* Written task: Copy every line of the listing exactly.
+++ Dataset content
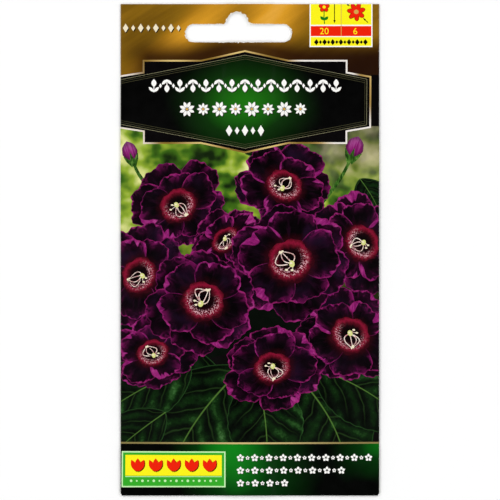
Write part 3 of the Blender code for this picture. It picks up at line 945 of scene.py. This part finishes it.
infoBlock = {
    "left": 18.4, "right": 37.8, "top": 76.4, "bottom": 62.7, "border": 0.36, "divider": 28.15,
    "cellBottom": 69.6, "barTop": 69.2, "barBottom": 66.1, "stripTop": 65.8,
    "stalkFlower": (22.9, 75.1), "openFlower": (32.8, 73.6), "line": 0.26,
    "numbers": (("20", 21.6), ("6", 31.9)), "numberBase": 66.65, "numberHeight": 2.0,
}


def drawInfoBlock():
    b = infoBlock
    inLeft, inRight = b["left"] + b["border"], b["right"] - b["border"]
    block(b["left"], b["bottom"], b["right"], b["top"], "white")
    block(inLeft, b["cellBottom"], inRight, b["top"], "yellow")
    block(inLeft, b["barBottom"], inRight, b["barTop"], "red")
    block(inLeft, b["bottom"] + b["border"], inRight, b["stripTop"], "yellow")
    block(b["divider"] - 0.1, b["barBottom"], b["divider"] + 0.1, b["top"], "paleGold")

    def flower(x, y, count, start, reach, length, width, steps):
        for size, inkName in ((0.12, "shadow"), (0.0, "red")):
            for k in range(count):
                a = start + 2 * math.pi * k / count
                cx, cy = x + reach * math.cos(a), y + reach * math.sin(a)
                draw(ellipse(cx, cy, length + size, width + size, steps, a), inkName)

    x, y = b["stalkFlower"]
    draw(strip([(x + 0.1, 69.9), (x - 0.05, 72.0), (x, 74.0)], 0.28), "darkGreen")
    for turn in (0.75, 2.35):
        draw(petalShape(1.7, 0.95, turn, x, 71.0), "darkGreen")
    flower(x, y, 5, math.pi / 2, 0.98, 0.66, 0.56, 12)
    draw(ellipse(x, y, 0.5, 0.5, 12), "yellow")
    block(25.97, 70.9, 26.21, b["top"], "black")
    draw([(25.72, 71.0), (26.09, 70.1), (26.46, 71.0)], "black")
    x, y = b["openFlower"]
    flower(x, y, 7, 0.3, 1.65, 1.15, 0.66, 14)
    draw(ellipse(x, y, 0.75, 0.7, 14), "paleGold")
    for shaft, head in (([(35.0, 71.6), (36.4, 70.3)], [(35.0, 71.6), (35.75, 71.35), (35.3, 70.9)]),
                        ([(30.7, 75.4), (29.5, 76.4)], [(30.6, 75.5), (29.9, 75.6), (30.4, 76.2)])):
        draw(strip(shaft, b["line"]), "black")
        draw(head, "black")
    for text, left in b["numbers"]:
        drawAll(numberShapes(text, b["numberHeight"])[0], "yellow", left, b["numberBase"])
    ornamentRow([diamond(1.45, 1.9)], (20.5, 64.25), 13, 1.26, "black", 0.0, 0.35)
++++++
* Solution below:
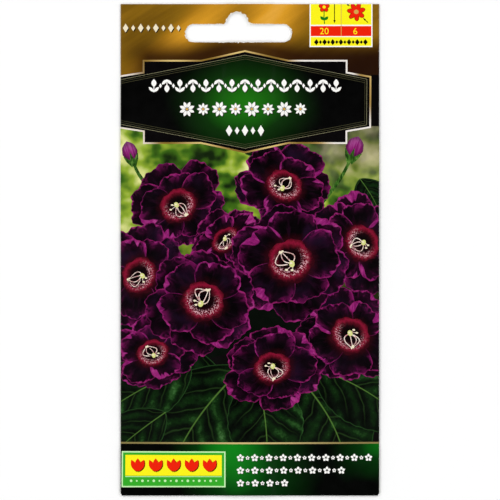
Write part 3 of the Blender code for this picture. It picks up at line 945 of scene.py. This part finishes it.
infoBlock = {
    "left": 18.4, "right": 37.8, "top": 76.4, "bottom": 62.7, "border": 0.36, "divider": 28.15,
    "cellBottom": 69.6, "barTop": 69.2, "barBottom": 66.1, "stripTop": 65.8,
    "stalkFlower": (22.9, 75.1), "openFlower": (32.8, 73.6), "line": 0.26,
    "numbers": (("20", 21.6), ("6", 31.9)), "numberBase": 66.65, "numberHeight": 2.0,
}


def drawInfoBlock():
    b = infoBlock
    inLeft, inRight = b["left"] + b["border"], b["right"] - b["border"]
    block(b["left"], b["bottom"], b["right"], b["top"], "white")
    block(inLeft, b["cellBottom"], inRight, b["top"], "yellow")
    block(inLeft, b["barBottom"], inRight, b["barTop"], "red")
    block(inLeft, b["bottom"] + b["border"], inRight, b["stripTop"], "yellow")
    block(b["divider"] - 0.1, b["barBottom"], b["divider"] + 0.1, b["top"], "paleGold")

    def flower(x, y, count, start, reach, length, width, steps):
        for size, inkName in ((0.12, "shadow"), (0.0, "red")):
            for k in range(count):
                a = start + 2 * math.pi * k / count
                cx, cy = x + reach * math.cos(a), y + reach * math.sin(a)
                draw(ellipse(cx, cy, length + size, width + size, steps, a), inkName)

    x, y = b["stalkFlower"]
    draw(strip([(x + 0.1, 69.9), (x - 0.05, 72.0), (x, 74.0)], 0.28), "darkGreen")
    for turn in (0.75, 2.35):
        draw(petalShape(1.7, 0.95, turn, x, 71.0), "darkGreen")
    flower(x, y, 5, math.pi / 2, 0.98, 0.66, 0.56, 12)
    draw(ellipse(x, y, 0.5, 0.5, 12), "yellow")
    block(25.97, 70.9, 26.21, b["top"], "black")
    draw([(25.72, 71.0), (26.09, 70.1), (26.46, 71.0)], "black")
    x, y = b["openFlower"]
    flower(x, y, 7, 0.3, 1.65, 1.15, 0.66, 14)
    draw(ellipse(x, y, 0.75, 0.7, 14), "paleGold")
    for shaft, head in (([(35.0, 71.6), (36.4, 70.3)], [(35.0, 71.6), (35.75, 71.35), (35.3, 70.9)]),
                        ([(30.7, 75.4), (29.5, 76.4)], [(30.6, 75.5), (29.9, 75.6), (30.4, 76.2)])):
        draw(strip(shaft, b["line"]), "black")
        draw(head, "black")
    for text, left in b["numbers"]:
        drawAll(numberShapes(text, b["numberHeight"])[0], "yellow", left, b["numberBase"])
    ornamentRow([diamond(1.45, 1.9)], (20.5, 64.25), 13, 1.26, "black", 0.0, 0.35)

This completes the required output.